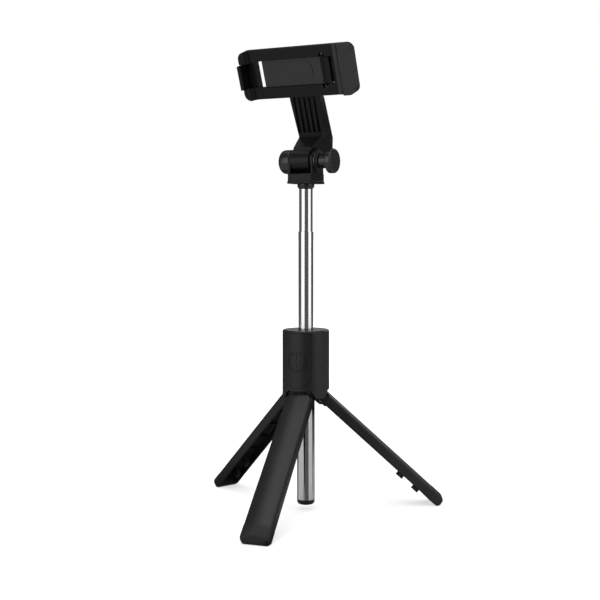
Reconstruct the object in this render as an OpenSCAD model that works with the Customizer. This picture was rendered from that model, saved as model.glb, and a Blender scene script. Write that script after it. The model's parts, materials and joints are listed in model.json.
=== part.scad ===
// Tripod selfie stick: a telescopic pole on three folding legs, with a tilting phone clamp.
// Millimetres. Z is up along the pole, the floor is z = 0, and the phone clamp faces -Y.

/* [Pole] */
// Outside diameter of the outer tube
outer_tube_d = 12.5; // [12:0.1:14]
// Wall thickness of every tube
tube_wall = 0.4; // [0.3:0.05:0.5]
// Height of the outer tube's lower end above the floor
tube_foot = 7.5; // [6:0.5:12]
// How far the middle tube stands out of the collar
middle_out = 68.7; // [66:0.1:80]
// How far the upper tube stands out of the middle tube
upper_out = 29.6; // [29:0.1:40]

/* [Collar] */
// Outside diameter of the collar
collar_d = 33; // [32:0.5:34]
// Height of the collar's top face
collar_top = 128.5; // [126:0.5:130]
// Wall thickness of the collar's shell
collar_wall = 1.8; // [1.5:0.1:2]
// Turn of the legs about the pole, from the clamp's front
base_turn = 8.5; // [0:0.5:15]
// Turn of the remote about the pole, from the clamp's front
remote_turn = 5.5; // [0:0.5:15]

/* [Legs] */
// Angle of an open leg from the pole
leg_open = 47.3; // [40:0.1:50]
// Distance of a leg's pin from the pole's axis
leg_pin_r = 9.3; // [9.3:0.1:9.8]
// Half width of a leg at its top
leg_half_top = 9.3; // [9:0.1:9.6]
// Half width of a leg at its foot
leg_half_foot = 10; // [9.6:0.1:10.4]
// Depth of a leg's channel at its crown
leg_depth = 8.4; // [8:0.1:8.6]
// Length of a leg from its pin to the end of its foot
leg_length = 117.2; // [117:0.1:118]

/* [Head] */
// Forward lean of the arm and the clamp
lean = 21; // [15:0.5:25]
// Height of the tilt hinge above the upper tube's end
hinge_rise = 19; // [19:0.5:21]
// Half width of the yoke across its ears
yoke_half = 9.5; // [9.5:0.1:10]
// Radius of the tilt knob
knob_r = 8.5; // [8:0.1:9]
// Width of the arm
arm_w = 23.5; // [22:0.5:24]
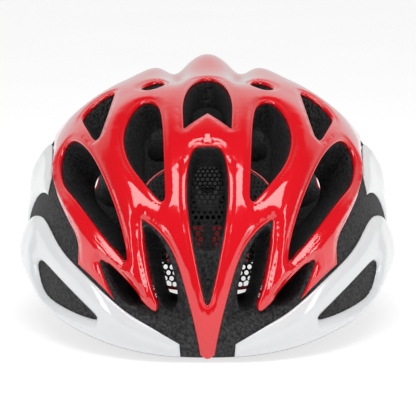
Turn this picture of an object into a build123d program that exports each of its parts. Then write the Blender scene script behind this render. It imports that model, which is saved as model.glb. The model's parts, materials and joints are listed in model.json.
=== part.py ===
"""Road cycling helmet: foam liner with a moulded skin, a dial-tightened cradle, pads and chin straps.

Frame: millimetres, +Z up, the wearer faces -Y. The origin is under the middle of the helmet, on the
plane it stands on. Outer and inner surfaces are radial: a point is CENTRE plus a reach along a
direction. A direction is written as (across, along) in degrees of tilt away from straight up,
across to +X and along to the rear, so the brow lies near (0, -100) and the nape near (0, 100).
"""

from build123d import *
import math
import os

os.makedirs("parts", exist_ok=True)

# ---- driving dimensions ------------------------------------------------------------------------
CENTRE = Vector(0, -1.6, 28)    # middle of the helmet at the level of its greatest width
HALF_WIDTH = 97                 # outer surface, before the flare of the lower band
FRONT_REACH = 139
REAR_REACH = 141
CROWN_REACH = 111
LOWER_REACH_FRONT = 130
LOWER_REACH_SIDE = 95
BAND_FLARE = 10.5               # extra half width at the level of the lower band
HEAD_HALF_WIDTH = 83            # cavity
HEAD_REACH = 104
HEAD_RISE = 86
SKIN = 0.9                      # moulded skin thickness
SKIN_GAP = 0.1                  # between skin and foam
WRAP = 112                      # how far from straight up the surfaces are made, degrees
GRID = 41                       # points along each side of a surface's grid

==

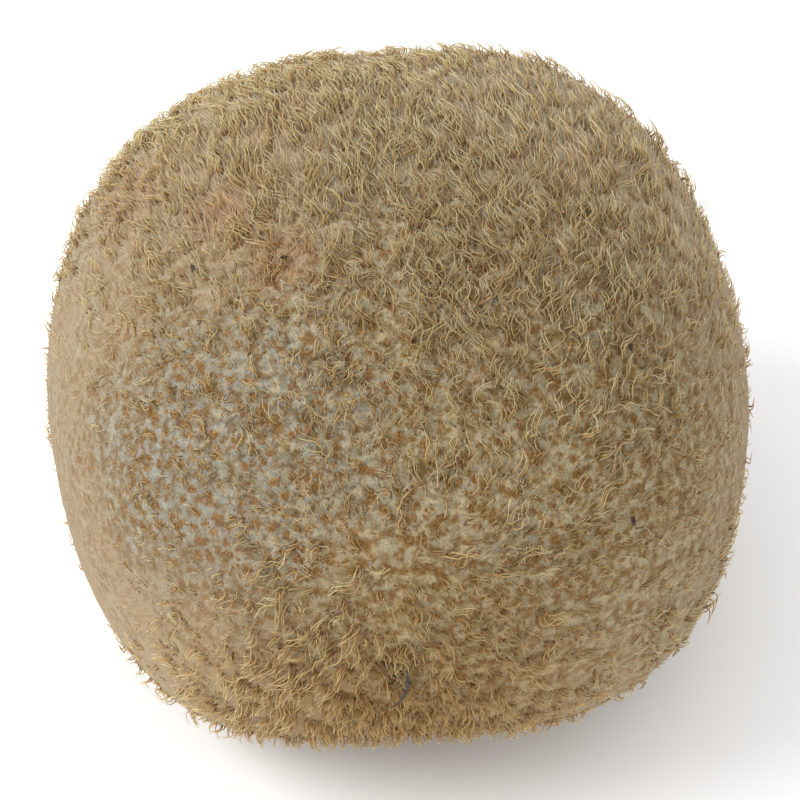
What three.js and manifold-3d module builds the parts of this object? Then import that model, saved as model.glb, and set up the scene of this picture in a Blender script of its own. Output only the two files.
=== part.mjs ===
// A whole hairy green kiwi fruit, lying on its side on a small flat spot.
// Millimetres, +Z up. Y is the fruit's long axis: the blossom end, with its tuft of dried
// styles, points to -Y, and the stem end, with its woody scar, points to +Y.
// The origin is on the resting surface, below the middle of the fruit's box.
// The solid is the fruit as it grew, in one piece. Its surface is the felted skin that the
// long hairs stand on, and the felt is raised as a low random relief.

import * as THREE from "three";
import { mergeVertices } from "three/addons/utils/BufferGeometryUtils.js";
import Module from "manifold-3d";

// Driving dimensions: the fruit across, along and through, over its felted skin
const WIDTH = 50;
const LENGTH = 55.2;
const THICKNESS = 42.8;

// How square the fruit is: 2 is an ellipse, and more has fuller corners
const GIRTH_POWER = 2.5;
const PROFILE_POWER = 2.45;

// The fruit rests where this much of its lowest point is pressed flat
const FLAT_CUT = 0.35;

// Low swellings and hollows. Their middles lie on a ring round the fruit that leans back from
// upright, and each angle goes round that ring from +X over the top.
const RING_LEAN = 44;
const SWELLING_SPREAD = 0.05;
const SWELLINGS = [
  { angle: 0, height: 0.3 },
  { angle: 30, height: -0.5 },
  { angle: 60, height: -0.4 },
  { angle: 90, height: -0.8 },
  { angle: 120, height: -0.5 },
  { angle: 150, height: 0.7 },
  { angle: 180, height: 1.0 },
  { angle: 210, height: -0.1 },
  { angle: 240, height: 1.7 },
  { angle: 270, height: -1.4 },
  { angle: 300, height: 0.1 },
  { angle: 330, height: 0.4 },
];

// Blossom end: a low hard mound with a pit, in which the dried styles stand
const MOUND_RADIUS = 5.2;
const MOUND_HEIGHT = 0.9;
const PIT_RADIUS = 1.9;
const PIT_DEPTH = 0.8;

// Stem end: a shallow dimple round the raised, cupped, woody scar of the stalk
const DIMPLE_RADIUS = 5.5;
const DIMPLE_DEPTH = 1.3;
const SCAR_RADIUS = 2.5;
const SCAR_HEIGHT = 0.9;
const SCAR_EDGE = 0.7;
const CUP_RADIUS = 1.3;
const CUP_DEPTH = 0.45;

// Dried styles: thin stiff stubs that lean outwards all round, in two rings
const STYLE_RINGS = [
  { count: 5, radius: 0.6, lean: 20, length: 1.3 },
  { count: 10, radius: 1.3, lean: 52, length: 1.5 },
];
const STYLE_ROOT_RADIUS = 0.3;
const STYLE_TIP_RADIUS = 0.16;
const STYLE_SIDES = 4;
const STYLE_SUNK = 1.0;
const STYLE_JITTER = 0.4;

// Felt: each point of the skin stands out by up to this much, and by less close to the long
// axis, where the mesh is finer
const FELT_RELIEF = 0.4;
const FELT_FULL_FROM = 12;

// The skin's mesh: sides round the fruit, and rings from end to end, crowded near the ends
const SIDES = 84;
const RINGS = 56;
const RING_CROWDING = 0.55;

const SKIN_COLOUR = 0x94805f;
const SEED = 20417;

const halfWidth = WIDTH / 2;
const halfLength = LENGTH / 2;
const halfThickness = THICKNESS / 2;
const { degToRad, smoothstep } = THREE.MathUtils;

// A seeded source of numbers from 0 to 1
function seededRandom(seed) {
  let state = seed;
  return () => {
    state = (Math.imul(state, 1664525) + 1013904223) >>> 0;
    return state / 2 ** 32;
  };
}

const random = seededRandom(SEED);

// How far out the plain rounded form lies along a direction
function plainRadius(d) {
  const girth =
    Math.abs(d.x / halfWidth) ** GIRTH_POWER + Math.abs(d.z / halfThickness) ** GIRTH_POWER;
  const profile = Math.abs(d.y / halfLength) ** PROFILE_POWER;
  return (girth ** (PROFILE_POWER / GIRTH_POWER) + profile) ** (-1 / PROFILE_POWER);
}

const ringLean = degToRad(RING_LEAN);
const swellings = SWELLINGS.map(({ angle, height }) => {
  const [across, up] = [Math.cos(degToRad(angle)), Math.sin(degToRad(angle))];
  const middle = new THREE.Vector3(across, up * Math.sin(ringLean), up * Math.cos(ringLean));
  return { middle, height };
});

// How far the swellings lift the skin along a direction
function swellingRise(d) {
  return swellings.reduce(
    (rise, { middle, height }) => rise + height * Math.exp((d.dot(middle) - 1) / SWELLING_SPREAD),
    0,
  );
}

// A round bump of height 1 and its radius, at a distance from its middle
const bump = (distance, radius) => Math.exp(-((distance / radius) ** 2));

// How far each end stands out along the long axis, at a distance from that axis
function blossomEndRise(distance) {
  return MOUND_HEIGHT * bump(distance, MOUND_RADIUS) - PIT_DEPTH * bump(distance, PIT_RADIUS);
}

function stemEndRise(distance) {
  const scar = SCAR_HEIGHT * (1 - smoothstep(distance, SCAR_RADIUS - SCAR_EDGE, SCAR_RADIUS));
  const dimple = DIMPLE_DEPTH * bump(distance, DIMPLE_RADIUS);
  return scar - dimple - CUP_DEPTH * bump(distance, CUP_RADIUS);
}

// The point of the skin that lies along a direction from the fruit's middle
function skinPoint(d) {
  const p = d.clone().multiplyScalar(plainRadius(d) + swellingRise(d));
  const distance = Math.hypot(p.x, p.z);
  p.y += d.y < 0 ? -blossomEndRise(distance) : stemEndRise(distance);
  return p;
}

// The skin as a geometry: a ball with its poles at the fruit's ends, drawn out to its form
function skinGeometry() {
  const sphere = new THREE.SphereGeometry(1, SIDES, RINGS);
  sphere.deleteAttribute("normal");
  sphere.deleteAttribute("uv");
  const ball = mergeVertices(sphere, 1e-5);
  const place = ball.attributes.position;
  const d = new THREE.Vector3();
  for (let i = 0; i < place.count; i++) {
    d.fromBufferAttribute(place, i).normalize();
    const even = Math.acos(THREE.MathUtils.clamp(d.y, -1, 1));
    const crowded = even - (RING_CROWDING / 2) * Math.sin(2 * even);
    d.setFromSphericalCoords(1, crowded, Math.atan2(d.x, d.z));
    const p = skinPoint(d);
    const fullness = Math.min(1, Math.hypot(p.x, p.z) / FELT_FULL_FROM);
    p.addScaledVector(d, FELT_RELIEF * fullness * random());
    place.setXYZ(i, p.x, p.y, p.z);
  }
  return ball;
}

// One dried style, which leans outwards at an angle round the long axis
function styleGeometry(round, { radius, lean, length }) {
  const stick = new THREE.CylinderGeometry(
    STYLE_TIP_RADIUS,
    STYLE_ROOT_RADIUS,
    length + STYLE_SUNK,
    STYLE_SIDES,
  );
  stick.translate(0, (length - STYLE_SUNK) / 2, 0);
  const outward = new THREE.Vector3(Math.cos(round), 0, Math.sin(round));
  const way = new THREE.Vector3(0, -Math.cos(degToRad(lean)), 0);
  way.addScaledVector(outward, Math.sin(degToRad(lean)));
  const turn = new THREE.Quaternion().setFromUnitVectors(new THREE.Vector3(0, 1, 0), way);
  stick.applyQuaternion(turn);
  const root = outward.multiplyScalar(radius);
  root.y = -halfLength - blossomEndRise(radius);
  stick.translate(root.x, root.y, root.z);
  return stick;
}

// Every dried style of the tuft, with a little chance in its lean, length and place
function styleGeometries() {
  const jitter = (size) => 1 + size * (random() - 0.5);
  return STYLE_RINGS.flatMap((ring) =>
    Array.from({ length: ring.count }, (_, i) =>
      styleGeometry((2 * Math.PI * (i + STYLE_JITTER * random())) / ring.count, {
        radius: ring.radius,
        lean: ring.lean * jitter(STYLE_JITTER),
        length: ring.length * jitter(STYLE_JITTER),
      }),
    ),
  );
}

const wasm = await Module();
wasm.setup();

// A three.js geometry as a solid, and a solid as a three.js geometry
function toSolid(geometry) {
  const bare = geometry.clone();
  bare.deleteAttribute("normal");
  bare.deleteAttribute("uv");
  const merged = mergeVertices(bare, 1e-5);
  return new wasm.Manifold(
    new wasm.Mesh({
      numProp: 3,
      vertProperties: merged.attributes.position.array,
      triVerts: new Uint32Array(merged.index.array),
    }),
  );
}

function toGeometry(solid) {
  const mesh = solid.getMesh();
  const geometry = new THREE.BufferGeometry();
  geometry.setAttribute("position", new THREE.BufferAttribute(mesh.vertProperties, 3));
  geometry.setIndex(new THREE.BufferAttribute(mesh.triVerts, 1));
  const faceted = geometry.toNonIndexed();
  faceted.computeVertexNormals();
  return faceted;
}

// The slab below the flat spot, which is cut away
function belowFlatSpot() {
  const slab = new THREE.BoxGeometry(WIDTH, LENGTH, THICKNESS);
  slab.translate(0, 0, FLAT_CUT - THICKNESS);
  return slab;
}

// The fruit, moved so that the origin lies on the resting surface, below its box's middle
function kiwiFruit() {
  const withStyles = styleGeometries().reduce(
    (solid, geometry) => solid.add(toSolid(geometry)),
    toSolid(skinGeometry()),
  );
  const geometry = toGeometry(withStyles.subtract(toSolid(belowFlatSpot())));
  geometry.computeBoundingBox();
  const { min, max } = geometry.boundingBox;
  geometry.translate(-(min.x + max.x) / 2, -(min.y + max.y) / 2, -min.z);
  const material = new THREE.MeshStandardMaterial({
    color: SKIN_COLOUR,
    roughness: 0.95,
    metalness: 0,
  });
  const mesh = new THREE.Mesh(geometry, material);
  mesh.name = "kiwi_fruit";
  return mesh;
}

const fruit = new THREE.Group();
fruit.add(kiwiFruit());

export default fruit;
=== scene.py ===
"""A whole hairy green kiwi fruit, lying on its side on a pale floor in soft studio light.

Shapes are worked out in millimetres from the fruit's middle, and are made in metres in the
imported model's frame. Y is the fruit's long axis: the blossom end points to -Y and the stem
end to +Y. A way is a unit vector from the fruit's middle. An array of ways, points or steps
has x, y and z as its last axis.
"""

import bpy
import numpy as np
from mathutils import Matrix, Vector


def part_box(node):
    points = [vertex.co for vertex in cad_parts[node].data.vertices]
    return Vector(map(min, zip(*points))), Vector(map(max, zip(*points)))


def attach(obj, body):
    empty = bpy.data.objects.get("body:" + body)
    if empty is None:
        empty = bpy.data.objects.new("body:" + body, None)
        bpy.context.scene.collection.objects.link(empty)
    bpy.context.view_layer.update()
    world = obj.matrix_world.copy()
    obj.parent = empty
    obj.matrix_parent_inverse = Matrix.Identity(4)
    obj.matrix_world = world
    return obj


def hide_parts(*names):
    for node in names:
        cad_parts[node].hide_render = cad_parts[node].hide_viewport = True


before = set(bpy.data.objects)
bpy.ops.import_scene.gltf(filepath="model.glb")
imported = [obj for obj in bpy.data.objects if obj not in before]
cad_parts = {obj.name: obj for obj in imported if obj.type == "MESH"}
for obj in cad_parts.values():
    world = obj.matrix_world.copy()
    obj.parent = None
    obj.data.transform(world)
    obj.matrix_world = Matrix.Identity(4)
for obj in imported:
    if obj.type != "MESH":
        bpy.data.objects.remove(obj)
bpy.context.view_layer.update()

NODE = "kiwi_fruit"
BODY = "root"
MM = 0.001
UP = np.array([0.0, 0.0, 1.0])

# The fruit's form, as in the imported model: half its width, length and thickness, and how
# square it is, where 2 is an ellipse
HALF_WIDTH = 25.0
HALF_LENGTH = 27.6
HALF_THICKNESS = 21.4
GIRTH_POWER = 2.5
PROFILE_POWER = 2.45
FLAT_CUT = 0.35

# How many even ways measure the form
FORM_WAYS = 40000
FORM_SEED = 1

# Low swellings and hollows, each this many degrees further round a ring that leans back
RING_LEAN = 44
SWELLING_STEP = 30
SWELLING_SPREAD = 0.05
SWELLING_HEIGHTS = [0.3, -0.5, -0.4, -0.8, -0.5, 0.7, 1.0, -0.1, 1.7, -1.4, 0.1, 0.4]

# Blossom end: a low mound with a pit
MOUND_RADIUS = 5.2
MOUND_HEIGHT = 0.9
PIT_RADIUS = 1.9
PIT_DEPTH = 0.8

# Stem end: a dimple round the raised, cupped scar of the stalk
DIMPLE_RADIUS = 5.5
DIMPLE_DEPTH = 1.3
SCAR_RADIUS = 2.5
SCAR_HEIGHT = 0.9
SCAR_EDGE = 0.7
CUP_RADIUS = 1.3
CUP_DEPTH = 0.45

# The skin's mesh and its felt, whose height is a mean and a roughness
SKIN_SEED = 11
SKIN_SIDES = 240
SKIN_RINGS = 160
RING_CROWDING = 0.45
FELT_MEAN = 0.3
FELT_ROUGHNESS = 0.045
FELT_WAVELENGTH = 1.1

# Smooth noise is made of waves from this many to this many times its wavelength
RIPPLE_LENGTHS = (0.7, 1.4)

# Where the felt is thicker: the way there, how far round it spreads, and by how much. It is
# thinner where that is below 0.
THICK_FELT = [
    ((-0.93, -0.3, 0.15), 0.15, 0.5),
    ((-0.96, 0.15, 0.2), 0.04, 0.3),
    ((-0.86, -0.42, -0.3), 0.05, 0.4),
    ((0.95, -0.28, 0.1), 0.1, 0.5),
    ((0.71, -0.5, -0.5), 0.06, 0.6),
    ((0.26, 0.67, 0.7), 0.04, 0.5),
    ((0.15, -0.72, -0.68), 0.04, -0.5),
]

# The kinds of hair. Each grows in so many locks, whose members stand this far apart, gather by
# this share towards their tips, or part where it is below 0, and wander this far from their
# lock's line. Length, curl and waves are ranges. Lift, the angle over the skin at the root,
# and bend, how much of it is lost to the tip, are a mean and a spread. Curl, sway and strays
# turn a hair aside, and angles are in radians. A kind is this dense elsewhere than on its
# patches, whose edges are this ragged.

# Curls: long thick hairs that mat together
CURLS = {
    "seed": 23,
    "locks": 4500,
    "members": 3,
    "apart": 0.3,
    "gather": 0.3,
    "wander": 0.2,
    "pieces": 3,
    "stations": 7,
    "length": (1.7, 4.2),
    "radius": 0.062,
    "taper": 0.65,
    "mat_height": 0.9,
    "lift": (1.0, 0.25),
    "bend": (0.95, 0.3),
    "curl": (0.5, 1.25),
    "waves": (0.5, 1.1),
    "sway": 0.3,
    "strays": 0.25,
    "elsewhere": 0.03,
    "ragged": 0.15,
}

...

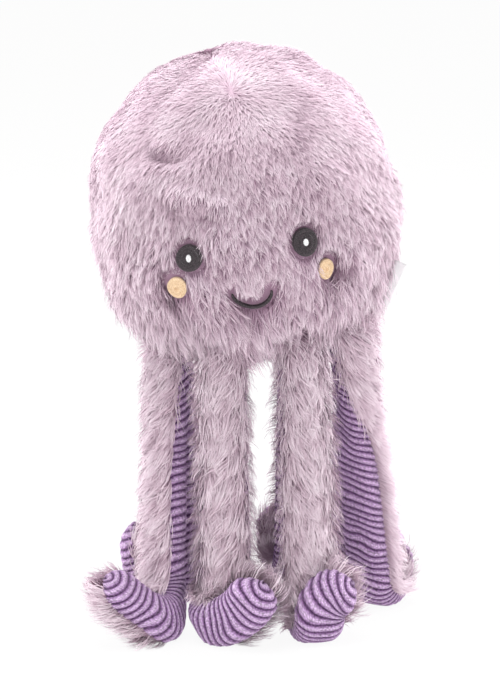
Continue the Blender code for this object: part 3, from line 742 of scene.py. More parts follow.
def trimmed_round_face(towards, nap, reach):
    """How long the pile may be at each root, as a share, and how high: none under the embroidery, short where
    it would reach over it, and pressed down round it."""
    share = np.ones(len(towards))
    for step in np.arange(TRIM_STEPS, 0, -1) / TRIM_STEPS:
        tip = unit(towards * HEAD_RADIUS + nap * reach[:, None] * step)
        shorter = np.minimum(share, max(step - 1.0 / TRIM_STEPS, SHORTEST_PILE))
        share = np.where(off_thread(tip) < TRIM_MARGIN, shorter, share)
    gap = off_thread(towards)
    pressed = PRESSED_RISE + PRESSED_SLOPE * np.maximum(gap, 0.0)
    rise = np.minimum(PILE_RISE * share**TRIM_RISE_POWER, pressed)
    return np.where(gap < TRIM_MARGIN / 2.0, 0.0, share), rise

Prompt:
Every line from the one containing "Reconstruct the object" through the one containing "leg_length = 117.2; // [117:0.1:118]" is to be given again exactly, both ends included, and no line outside that range.

Solution for this exercise:
Reconstruct the object in this render as an OpenSCAD model that works with the Customizer. This picture was rendered from that model, saved as model.glb, and a Blender scene script. Write that script after it. The model's parts, materials and joints are listed in model.json.
=== part.scad ===
// Tripod selfie stick: a telescopic pole on three folding legs, with a tilting phone clamp.
// Millimetres. Z is up along the pole, the floor is z = 0, and the phone clamp faces -Y.

/* [Pole] */
// Outside diameter of the outer tube
outer_tube_d = 12.5; // [12:0.1:14]
// Wall thickness of every tube
tube_wall = 0.4; // [0.3:0.05:0.5]
// Height of the outer tube's lower end above the floor
tube_foot = 7.5; // [6:0.5:12]
// How far the middle tube stands out of the collar
middle_out = 68.7; // [66:0.1:80]
// How far the upper tube stands out of the middle tube
upper_out = 29.6; // [29:0.1:40]

/* [Collar] */
// Outside diameter of the collar
collar_d = 33; // [32:0.5:34]
// Height of the collar's top face
collar_top = 128.5; // [126:0.5:130]
// Wall thickness of the collar's shell
collar_wall = 1.8; // [1.5:0.1:2]
// Turn of the legs about the pole, from the clamp's front
base_turn = 8.5; // [0:0.5:15]
// Turn of the remote about the pole, from the clamp's front
remote_turn = 5.5; // [0:0.5:15]

/* [Legs] */
// Angle of an open leg from the pole
leg_open = 47.3; // [40:0.1:50]
// Distance of a leg's pin from the pole's axis
leg_pin_r = 9.3; // [9.3:0.1:9.8]
// Half width of a leg at its top
leg_half_top = 9.3; // [9:0.1:9.6]
// Half width of a leg at its foot
leg_half_foot = 10; // [9.6:0.1:10.4]
// Depth of a leg's channel at its crown
leg_depth = 8.4; // [8:0.1:8.6]
// Length of a leg from its pin to the end of its foot
leg_length = 117.2; // [117:0.1:118]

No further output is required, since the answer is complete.